Required task: Extract the complete listing and repeat it word for word.

--- begin ---

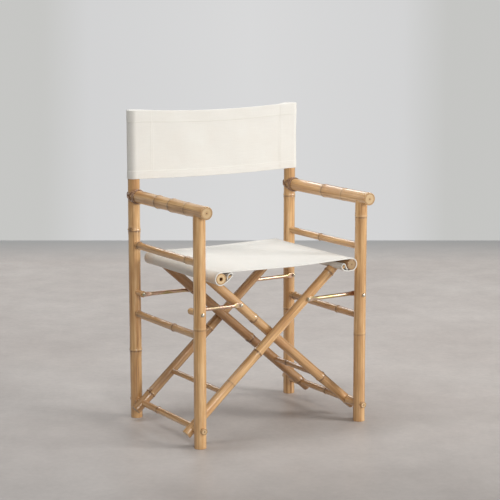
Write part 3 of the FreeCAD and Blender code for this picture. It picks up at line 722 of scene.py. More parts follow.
def make_frame_fasteners(side):
    """Link bolts, nuts, spacers or washers, and the axle's collars. Profiles are in millimetres."""
    name = SIDES[side]
    body = f"{name}_frame"
    collars, spacers, bolts, nuts = Surface(), Surface(), Surface(), Surface()
    for end in ENDS:
        inwards = BACK * INWARDS[end]
        axis = Vector((side * HALF_SPACING, POST_Y[end], 0))
        bolt_axis = axis + UP * LINK_HEIGHT
        add_bolt_head(bolts, bolt_axis - inwards * POST_RADIUS, -inwards)
        link_y = abs(middle(f"{name}_{end}_link").y - POST_Y[end]) / MM
        near, far = link_y - LINK_HALF_THICKNESS - 0.3, link_y + LINK_HALF_THICKNESS + 0.3
        radius = 9 if side == LEFT else 6.5
        spacer = [(8, 0), (8, radius - 1), (near - 2, radius - 0.2), (near - 0.8, radius),
                  (near - 0.3, radius - 0.4), (near, radius - 1), (near, 0)]
        add_turned(spacers, bolt_axis, inwards, spacer, tone=0.4)
        nut = [(far, 0), (far, 4.8), (far + 0.6, 5.2)]
        nut += [(far + 1.8 - distance, width) for distance, width in dome(5.2, 4.0, 0.1)[::-1]]
        add_turned(nuts, bolt_axis, inwards, nut)
        leg_face = abs(LEG_Y[side, end] - POST_Y[end]) / MM - LEG_RADIUS / MM
        bore = extent(f"{PAIRS[side]}_lower_rung").z / 2 / MM + 0.3
        collar = [(8, bore), (8, 12), (leg_face - 2.5, 12.9), (leg_face - 1.2, 13), (leg_face - 0.5, 12.4),
                  (leg_face - 0.3, 11.6), (leg_face - 0.3, bore), (8, bore)]
        add_turned(collars, axis + UP * AXLE_HEIGHT, inwards, collar, tone=0.2)
    wooden, metal = (BAMBOO, "turned_wood"), (STEEL, "bolt_steel")
    spacer_kind = ("link_spacers", wooden) if side == LEFT else ("link_washers", metal)
    for surface, (kind, (material, slot)) in (
        (collars, ("axle_collars", wooden)),
        (spacers, spacer_kind),
        (bolts, ("link_bolts", metal)),
        (nuts, ("link_nuts", metal)),
    ):
        fasten(surface.make(f"{name}_{kind}", [material]), body, [f"{name}_{kind}"])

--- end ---

Written response:
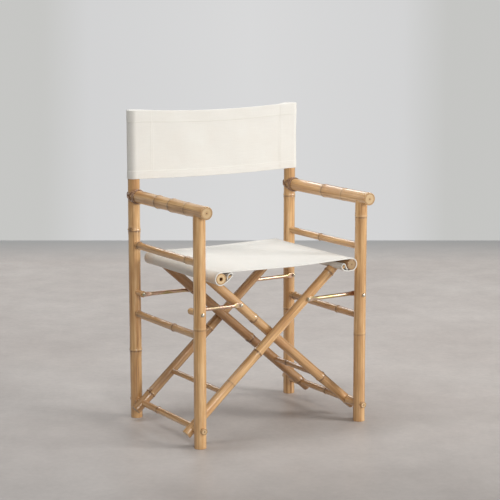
Write part 3 of the FreeCAD and Blender code for this picture. It picks up at line 722 of scene.py. More parts follow.
def make_frame_fasteners(side):
    """Link bolts, nuts, spacers or washers, and the axle's collars. Profiles are in millimetres."""
    name = SIDES[side]
    body = f"{name}_frame"
    collars, spacers, bolts, nuts = Surface(), Surface(), Surface(), Surface()
    for end in ENDS:
        inwards = BACK * INWARDS[end]
        axis = Vector((side * HALF_SPACING, POST_Y[end], 0))
        bolt_axis = axis + UP * LINK_HEIGHT
        add_bolt_head(bolts, bolt_axis - inwards * POST_RADIUS, -inwards)
        link_y = abs(middle(f"{name}_{end}_link").y - POST_Y[end]) / MM
        near, far = link_y - LINK_HALF_THICKNESS - 0.3, link_y + LINK_HALF_THICKNESS + 0.3
        radius = 9 if side == LEFT else 6.5
        spacer = [(8, 0), (8, radius - 1), (near - 2, radius - 0.2), (near - 0.8, radius),
                  (near - 0.3, radius - 0.4), (near, radius - 1), (near, 0)]
        add_turned(spacers, bolt_axis, inwards, spacer, tone=0.4)
        nut = [(far, 0), (far, 4.8), (far + 0.6, 5.2)]
        nut += [(far + 1.8 - distance, width) for distance, width in dome(5.2, 4.0, 0.1)[::-1]]
        add_turned(nuts, bolt_axis, inwards, nut)
        leg_face = abs(LEG_Y[side, end] - POST_Y[end]) / MM - LEG_RADIUS / MM
        bore = extent(f"{PAIRS[side]}_lower_rung").z / 2 / MM + 0.3
        collar = [(8, bore), (8, 12), (leg_face - 2.5, 12.9), (leg_face - 1.2, 13), (leg_face - 0.5, 12.4),
                  (leg_face - 0.3, 11.6), (leg_face - 0.3, bore), (8, bore)]
        add_turned(collars, axis + UP * AXLE_HEIGHT, inwards, collar, tone=0.2)
    wooden, metal = (BAMBOO, "turned_wood"), (STEEL, "bolt_steel")
    spacer_kind = ("link_spacers", wooden) if side == LEFT else ("link_washers", metal)
    for surface, (kind, (material, slot)) in (
        (collars, ("axle_collars", wooden)),
        (spacers, spacer_kind),
        (bolts, ("link_bolts", metal)),
        (nuts, ("link_nuts", metal)),
    ):
        fasten(surface.make(f"{name}_{kind}", [material]), body, [f"{name}_{kind}"])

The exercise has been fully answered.